(EXERCISE):
Give back only the lines in the records below from the one with "Keep writing the" to the one with "import math", both inclusive, word for word.

CAD and scene scripts
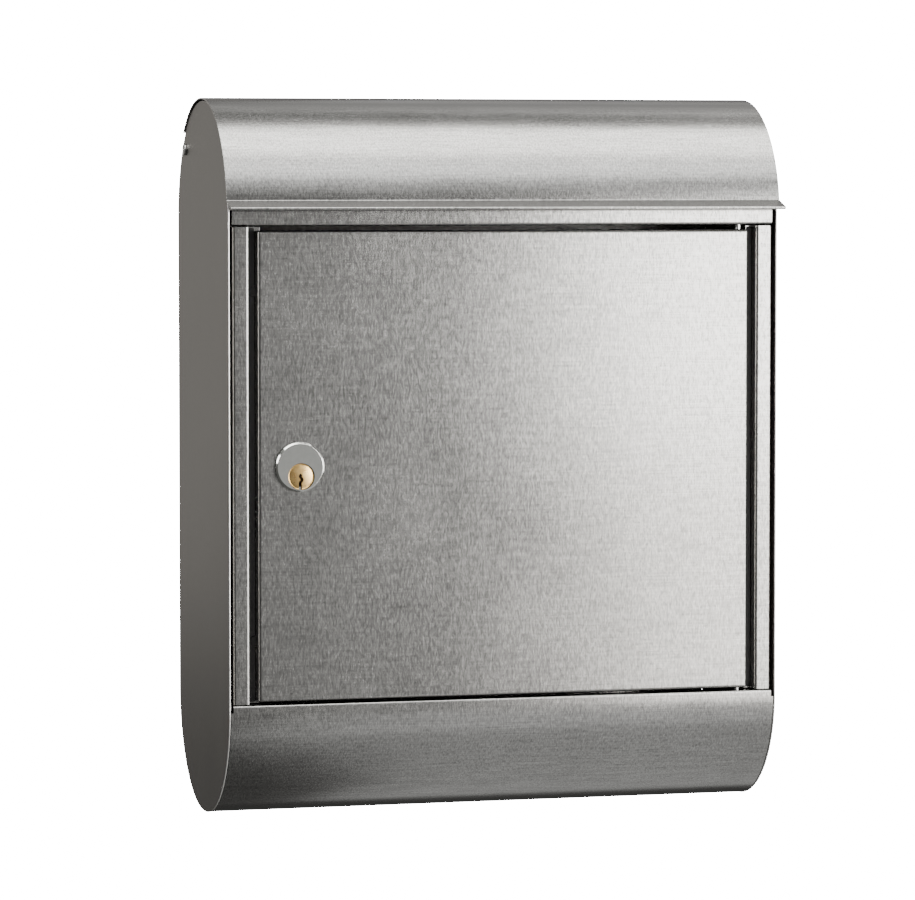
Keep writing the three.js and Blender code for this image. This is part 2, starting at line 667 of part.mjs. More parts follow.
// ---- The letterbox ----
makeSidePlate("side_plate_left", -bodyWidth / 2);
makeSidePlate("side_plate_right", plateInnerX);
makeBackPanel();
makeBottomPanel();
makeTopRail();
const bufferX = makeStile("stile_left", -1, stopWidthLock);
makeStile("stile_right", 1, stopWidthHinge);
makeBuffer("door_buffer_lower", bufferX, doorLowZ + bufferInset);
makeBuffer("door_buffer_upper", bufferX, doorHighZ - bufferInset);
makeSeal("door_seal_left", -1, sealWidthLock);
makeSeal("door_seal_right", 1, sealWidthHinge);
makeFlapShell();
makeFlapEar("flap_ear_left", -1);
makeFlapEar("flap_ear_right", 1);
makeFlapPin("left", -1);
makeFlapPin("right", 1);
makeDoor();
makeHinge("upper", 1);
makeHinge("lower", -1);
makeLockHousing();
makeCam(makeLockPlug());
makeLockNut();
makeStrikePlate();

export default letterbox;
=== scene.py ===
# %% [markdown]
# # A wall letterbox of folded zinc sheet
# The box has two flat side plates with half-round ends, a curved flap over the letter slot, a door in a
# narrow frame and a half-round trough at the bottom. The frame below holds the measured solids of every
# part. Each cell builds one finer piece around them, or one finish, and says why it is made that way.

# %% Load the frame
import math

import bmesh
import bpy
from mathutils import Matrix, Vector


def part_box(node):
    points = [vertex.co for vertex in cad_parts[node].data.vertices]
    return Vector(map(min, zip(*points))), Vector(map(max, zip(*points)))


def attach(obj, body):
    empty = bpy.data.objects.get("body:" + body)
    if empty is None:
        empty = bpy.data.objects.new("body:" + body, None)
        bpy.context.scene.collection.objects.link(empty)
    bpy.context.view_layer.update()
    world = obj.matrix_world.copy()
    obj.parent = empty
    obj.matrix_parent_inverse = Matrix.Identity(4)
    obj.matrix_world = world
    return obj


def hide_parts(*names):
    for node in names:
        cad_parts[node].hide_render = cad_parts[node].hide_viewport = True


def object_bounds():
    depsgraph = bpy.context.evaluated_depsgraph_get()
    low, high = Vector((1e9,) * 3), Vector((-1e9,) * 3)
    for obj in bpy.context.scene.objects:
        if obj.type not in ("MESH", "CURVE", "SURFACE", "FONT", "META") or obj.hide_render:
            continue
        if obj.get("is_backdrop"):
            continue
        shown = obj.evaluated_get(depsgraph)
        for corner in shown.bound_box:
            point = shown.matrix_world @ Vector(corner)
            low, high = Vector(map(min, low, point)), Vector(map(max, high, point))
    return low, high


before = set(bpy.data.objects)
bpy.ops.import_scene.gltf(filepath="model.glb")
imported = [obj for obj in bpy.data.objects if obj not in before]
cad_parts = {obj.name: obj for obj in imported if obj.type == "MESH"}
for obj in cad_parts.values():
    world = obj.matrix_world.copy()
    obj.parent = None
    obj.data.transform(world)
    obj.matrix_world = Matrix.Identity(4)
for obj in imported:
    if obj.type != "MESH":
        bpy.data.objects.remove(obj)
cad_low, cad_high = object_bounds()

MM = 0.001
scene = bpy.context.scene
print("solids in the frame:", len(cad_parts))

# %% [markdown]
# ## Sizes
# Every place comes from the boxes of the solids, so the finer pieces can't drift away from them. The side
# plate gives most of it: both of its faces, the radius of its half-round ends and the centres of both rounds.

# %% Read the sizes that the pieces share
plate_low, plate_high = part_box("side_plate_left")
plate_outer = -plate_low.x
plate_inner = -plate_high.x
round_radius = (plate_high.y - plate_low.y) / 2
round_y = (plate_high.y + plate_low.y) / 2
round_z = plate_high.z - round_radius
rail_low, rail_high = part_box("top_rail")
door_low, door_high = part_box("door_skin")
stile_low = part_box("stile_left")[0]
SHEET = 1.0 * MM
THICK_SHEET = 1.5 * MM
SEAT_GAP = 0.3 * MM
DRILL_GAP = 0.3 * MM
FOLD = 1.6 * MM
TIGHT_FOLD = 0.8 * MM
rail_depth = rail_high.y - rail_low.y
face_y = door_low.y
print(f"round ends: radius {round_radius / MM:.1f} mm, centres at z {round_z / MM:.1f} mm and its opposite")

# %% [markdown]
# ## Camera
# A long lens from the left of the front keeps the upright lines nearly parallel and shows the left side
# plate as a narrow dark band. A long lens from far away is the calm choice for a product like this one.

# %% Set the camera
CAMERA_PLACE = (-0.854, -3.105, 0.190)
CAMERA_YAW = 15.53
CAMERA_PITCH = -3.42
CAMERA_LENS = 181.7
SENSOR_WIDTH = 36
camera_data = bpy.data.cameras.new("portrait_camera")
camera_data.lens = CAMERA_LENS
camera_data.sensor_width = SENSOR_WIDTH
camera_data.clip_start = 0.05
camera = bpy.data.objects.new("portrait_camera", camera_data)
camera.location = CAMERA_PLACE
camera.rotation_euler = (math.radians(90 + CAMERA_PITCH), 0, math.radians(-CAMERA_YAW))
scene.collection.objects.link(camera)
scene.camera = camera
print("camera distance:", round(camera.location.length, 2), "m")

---

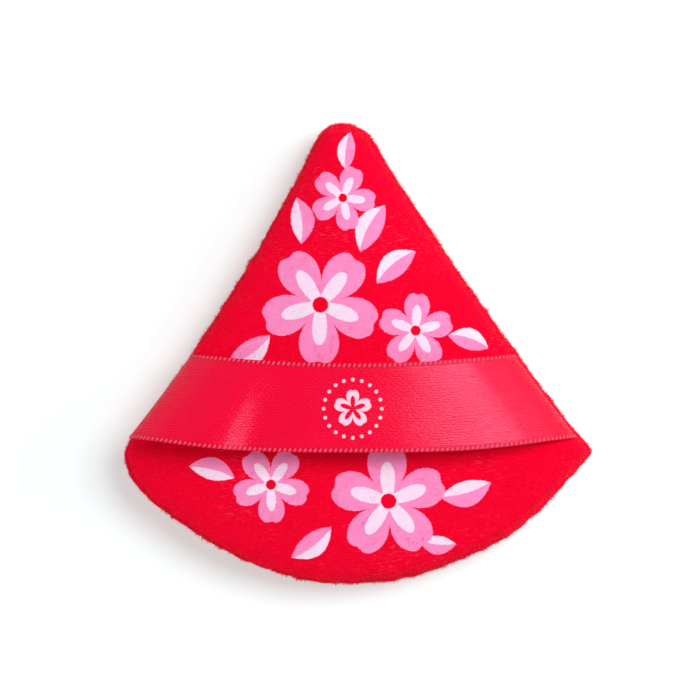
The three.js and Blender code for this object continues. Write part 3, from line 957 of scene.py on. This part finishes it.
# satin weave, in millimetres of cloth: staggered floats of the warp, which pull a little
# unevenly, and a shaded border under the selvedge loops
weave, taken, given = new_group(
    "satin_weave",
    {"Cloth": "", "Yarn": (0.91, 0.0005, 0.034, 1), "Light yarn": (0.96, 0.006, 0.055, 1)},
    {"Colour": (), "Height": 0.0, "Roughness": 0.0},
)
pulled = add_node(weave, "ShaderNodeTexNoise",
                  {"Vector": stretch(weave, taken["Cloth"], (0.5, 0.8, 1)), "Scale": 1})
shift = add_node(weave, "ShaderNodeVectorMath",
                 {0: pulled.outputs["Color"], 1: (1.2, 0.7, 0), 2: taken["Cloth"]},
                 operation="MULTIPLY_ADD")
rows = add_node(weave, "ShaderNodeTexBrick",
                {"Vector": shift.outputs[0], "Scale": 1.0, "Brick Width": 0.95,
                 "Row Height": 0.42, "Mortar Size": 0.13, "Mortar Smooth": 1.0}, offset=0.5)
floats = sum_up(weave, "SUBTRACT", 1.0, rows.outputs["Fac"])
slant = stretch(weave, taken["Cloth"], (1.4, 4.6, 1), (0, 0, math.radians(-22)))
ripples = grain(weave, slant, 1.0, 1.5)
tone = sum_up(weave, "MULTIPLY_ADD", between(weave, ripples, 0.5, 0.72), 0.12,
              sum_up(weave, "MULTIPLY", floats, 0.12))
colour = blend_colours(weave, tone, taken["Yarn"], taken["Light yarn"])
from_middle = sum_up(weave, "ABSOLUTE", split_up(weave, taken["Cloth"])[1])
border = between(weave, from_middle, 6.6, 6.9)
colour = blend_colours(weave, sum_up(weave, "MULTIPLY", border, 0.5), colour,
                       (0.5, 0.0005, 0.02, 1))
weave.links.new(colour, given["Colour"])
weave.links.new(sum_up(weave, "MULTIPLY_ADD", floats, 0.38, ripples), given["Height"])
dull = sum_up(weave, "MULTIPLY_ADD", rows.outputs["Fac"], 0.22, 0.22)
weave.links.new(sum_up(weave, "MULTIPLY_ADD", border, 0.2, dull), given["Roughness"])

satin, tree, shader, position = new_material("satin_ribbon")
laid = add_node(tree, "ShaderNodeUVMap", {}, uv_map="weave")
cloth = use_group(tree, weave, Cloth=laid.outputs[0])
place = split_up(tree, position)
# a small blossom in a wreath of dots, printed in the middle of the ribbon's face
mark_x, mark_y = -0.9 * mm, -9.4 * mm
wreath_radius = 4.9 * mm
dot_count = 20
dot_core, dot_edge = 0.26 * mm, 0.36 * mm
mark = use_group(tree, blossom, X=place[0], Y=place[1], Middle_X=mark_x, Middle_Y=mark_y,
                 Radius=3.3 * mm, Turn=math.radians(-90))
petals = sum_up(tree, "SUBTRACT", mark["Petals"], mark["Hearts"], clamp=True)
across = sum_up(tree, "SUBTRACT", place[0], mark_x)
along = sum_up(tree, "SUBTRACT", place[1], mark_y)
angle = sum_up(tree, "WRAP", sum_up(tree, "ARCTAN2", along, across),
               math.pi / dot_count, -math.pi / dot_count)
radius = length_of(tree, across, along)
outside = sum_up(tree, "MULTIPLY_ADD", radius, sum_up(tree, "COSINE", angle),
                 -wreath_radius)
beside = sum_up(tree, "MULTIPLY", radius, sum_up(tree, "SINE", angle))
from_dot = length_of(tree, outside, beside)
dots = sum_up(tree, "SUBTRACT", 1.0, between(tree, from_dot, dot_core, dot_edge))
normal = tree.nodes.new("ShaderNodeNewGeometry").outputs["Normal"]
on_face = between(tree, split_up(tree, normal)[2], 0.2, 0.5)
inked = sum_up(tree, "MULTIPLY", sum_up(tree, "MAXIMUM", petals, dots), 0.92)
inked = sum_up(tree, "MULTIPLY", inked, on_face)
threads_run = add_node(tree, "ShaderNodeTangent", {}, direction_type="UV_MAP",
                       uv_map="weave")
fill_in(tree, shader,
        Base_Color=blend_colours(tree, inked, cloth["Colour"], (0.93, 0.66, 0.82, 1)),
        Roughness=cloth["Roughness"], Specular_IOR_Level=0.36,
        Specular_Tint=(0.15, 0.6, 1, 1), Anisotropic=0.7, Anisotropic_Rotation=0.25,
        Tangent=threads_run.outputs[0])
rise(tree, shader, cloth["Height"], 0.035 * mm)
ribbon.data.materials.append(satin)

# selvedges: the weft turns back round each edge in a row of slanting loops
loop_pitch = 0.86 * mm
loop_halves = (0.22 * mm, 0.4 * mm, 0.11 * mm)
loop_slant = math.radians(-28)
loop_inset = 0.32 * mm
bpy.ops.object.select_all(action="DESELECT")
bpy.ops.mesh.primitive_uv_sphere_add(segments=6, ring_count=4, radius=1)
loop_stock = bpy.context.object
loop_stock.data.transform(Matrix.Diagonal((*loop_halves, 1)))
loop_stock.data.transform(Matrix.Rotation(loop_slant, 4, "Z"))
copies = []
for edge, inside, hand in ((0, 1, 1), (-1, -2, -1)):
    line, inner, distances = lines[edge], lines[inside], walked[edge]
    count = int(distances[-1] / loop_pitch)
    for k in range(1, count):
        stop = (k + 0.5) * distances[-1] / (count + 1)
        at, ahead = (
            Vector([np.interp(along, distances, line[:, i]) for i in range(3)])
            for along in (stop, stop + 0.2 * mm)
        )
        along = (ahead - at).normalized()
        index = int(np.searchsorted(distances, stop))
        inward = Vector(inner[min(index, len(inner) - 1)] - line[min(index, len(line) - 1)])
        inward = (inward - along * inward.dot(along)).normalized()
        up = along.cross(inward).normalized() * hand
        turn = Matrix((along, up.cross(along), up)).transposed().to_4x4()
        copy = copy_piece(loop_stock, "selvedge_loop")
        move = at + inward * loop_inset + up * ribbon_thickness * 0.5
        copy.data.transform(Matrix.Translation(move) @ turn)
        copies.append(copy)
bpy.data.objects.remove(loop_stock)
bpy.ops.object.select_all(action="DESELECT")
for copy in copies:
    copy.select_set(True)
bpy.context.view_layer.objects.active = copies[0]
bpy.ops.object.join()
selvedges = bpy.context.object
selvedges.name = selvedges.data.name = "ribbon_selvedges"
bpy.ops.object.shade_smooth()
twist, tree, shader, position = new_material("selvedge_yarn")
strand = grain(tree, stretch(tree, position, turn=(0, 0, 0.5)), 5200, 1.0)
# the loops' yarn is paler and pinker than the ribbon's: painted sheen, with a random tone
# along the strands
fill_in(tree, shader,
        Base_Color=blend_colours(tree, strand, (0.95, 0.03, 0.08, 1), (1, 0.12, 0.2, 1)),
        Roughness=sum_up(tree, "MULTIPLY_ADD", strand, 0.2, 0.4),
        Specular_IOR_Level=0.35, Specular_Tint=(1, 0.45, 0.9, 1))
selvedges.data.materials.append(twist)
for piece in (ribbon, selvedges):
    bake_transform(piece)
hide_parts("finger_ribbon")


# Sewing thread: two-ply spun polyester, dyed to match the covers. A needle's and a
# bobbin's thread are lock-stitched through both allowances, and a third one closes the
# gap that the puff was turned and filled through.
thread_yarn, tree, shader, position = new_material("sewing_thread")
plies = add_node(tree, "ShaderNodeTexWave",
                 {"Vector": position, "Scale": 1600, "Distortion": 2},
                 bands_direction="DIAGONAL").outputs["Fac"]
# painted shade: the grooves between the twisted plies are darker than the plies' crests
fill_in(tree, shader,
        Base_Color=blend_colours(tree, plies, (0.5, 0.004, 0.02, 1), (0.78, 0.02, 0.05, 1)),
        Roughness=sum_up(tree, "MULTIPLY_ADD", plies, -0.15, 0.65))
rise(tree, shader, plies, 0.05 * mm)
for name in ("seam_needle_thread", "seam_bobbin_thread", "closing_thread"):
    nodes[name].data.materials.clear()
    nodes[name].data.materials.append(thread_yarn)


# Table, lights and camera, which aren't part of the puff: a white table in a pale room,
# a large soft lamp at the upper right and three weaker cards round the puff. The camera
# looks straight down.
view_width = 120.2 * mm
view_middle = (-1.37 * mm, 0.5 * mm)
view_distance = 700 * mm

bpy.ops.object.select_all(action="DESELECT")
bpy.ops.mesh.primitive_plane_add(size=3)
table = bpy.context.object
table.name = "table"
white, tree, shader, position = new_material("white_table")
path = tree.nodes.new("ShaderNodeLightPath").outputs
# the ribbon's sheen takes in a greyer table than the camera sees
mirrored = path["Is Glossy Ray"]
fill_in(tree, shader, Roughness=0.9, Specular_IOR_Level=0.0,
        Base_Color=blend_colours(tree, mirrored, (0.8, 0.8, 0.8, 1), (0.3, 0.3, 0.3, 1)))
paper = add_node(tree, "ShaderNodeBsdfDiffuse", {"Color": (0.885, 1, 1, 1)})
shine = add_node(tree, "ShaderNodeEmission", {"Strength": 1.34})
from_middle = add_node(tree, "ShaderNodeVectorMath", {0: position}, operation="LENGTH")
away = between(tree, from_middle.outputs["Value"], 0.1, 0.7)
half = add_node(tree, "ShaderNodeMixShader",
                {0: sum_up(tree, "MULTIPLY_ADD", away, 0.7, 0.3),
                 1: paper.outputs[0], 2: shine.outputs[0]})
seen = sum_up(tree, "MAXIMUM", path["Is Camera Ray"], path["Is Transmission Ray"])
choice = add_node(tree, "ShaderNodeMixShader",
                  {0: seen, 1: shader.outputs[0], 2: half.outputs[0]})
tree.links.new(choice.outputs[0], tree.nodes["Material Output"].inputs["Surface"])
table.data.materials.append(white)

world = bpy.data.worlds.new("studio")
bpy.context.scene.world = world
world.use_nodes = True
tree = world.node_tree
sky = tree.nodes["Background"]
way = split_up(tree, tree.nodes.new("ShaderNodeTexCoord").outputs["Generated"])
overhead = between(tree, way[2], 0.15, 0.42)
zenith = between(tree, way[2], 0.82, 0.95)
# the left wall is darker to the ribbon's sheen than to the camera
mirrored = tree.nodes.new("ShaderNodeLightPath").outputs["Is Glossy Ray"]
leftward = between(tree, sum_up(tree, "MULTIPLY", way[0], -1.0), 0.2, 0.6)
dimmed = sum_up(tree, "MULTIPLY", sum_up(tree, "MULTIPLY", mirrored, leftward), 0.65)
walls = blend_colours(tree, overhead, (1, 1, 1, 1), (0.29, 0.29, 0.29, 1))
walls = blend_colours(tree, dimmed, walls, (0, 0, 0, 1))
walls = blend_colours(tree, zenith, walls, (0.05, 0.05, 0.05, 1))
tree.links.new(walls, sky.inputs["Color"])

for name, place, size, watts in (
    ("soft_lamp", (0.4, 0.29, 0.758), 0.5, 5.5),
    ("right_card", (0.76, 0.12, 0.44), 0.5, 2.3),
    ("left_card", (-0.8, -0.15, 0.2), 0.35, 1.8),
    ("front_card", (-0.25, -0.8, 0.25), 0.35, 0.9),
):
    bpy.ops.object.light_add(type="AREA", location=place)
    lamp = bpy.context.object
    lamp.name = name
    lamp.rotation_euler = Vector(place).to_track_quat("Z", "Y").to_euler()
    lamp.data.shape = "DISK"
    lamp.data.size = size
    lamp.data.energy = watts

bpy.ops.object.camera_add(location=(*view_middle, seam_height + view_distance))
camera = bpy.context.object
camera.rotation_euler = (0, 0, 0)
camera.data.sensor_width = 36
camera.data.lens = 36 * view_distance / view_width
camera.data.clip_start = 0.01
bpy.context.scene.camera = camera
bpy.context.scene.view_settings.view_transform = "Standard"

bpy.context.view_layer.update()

(OUTPUT OF THE EXERCISE):
Keep writing the three.js and Blender code for this image. This is part 2, starting at line 667 of part.mjs. More parts follow.
// ---- The letterbox ----
makeSidePlate("side_plate_left", -bodyWidth / 2);
makeSidePlate("side_plate_right", plateInnerX);
makeBackPanel();
makeBottomPanel();
makeTopRail();
const bufferX = makeStile("stile_left", -1, stopWidthLock);
makeStile("stile_right", 1, stopWidthHinge);
makeBuffer("door_buffer_lower", bufferX, doorLowZ + bufferInset);
makeBuffer("door_buffer_upper", bufferX, doorHighZ - bufferInset);
makeSeal("door_seal_left", -1, sealWidthLock);
makeSeal("door_seal_right", 1, sealWidthHinge);
makeFlapShell();
makeFlapEar("flap_ear_left", -1);
makeFlapEar("flap_ear_right", 1);
makeFlapPin("left", -1);
makeFlapPin("right", 1);
makeDoor();
makeHinge("upper", 1);
makeHinge("lower", -1);
makeLockHousing();
makeCam(makeLockPlug());
makeLockNut();
makeStrikePlate();

export default letterbox;
=== scene.py ===
# %% [markdown]
# # A wall letterbox of folded zinc sheet
# The box has two flat side plates with half-round ends, a curved flap over the letter slot, a door in a
# narrow frame and a half-round trough at the bottom. The frame below holds the measured solids of every
# part. Each cell builds one finer piece around them, or one finish, and says why it is made that way.

# %% Load the frame
import math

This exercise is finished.